Categories: Bâton comme outil

A Villar-d’Arène (Hautes-Alpes) s’est conservé la tradition du « pain bouilli ». Il s’agit d’un pain de seigle autrefois fabriqué une fois l’an, en novembre. Toute la population du village participait à ce grand moment, qui donnait lieu à des moments de réjouissances collectives. Une quantité déterminée de pain était attribuée à chaque famille et il se conservait plusieurs mois, dur, certes, mais il était tout de même apprécié dans la soupe ou mâché en gardant le bétail dans les alpages. D’autres villages autour de Villar-d’Arène faisaient de même, mais c’est dans celui-ci que l’on en a maintenu la confection, en raison de son caractère festif. Les touristes sont chaque année nombreux à observer cette méthode particulière.
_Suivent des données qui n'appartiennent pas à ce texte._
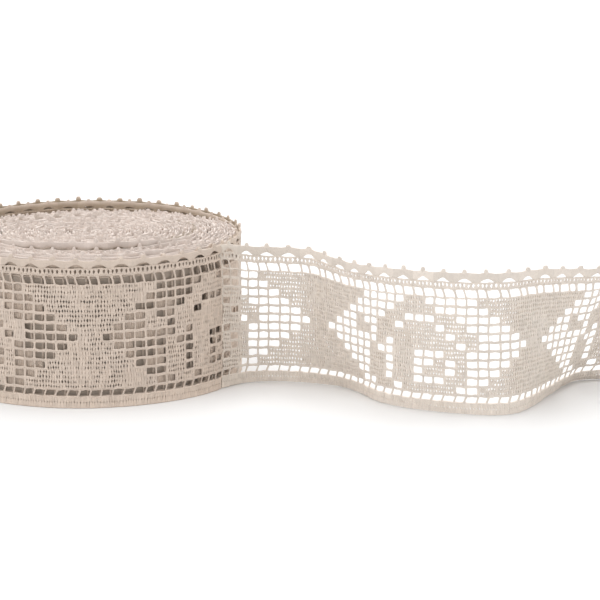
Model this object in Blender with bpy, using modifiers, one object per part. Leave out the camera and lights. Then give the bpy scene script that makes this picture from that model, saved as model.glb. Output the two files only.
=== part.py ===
"""Roll of filet lace tape that stands on its hem, with its free end drawn out in an S.

Units are metres and +Z is up. The origin lies on the roll's axis, on the surface that it
stands on, and -Y is the front. The tape is numbered in columns of its filet ground: column 0
opens the first whole motif on the roll's front, and the numbers grow towards the free end.
"""

import math
from collections import namedtuple

import bmesh
import bpy
from mathutils import Vector

MM = 0.001
WELD = 0.01 * MM

# The tape
TAPE_HEIGHT = 65.0 * MM
TAPE_THICKNESS = 1.1 * MM
COLUMN_PITCH = 4.8 * MM
ROW_PITCH = 4.08 * MM
ROW_COUNT = 11
BAR_WIDTH = 0.8 * MM
HEM_HEIGHT = 5.0 * MM
HEM_EYELET_HEIGHT = 3.0 * MM
LOWEST_MESH = 8.95 * MM
MESH_HEIGHT = 3.1 * MM
TOP_EYELET_FOOT = 53.5 * MM
TOP_EYELET_HEIGHT = 3.5 * MM
EYELET_SLANT = 0.9 * MM

# The motif: the open meshes of each row, from the top row down, as first and last column
REPEAT_COLUMNS = 24
REPEAT_START = -4
OPEN_MESHES = (
    ((1, 5), (8, 12)),
    ((0, 4), (9, 13)),
    ((-1, 3), (6, 8), (11, 14)),
    ((-2, -1), (1, 2), (5, 5), (9, 9), (12, 15)),
    ((-3, -1), (2, 2), (10, 10), (13, 16)),
    ((-4, 2), (4, 4), (11, 11), (13, 17)),
    ((-3, 1), (3, 4), (7, 9), (12, 16)),
    ((-2, 1), (4, 4), (7, 8), (10, 10), (12, 15)),
    ((-1, 1), (4, 4), (7, 7), (10, 10), (12, 14)),
    ((0, 1), (4, 4), (7, 9), (12, 13)),
    ((1, 2), (5, 5), (11, 12)),
)

# The roll
ROLL_RADIUS = 68.5 * MM
LAYER_PITCH = 1.4 * MM
INNER_TURNS = 12
TURN_SEGMENTS = 90
LEAVING_ANGLE = math.radians(-29.0)
MAT_DROP = 1.0 * MM
MAT_SWELL = 2.4 * MM
REAR_SINK = 2.2 * MM
RIDGE_HEIGHT = 1.8 * MM
RIDGE_WAVE = 0.25 * MM
SCALLOP_DEPTH = 0.9 * MM
OUTER_LIP_DROP = 0.5 * MM

# The loose end
FIRST_COLUMN = 9
LAST_COLUMN = 56
END_GAP = 0.6 * MM
HEM_CLEARANCE = 0.2 * MM
SPAN_STEPS = 24
LEAD_LENGTH = 9.0 * MM

# Where its hem stands and how far its top edge leans out, in millimetres, fold by fold
Fold = namedtuple("Fold", "x y lean_x lean_y")
FOLDS = (
    Fold(68.0, -24.4, 1.0, -10.5),
    Fold(75.5, -21.2, 0.5, -14.0),
    Fold(85.5, -20.8, 0.0, -15.0),
    Fold(97.9, -24.6, 0.0, -15.5),
    Fold(109.5, -32.4, -2.4, -19.0),
    Fold(118.2, -43.4, -2.0, -20.0),
    Fold(128.6, -59.5, 0.0, -17.0),
    Fold(144.8, -71.0, 0.0, -15.0),
    Fold(164.0, -76.5, -1.5, -14.5),
    Fold(181.0, -74.6, -1.8, -15.0),
    Fold(191.6, -63.4, 0.6, -17.0),
    Fold(199.8, -47.4, 7.0, -22.0),
    Fold(208.5, -32.0, 13.5, -25.0),
    Fold(218.5, -22.0, 13.0, -22.0),
    Fold(250.0, -18.5, 8.0, -17.0),
)


def clear_scene():
    """Removes every object of the scene."""
    for old in list(bpy.data.objects):
        bpy.data.objects.remove(old, do_unlink=True)


def cotton(name, colour):
    """Makes the matt cotton of the tape."""
    material = bpy.data.materials.new(name)
    material.use_nodes = True
    shader = material.node_tree.nodes["Principled BSDF"]
    shader.inputs["Base Color"].default_value = (*colour, 1.0)
    shader.inputs["Roughness"].default_value = 0.92
    shader.inputs["Metallic"].default_value = 0.0
    return material


def new_object(name, mesh, material, collection):
    """Puts a mesh in the collection as a named object with its material."""
    mesh.materials.append(material)
    made = bpy.data.objects.new(name, mesh)
    collection.objects.link(made)
    return made


# The roll


def turn_radius(turn):
    """Radius of the line between two turns, counted in turns from the axis."""
    inner = ROLL_RADIUS - 2.0 * LAYER_PITCH
    if turn <= INNER_TURNS:
        return inner * turn / INNER_TURNS
    return inner + LAYER_PITCH * (turn - INNER_TURNS)


def mat_height(radius, angle):
    """Height of the mat of inner turns: swollen at the front, sunk below the rim behind."""
    share = radius / ROLL_RADIUS
    front = -math.sin(angle)
    swell = MAT_SWELL * math.sin(math.pi * share ** 1.4) * (0.45 + 0.55 * front)
    sink = REAR_SINK * max(0.0, -front) * share ** 4
    return TAPE_HEIGHT - MAT_DROP + swell - sink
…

En résumé, dans le fournil collectif, les pétrisseurs du village et le « fournier » se rassemblent dans la semaine autour de la Saint-Martin. On verse une certaine quantité de farine de seigle dans chaque pétrin, qu’on arrose d’eau bouillante (d’où le nom de « pain bouilli »). Comme le mélange est très chaud, c’est avec un rouable puis des bâtons qu’il faut l’agiter. On recouvre les pétrins d’une toile maintenue grâce à un bâton dont les bouts reposent sur les extrémités du pétrin.

Après 12 heures de fermentation, on ajoute la farine et on pétrit à bras. On laisse encore reposer 3 heures. Puis la pâte est coupée en parts de forme cubique, avec une bêche, et elles sont enfournées.

L’utilisation de bâtons pour réaliser le « levain » est une particularité locale qui n’est pas sans rappeler le procédé employé au XIXe siècle en Russie par les boulangers militaires.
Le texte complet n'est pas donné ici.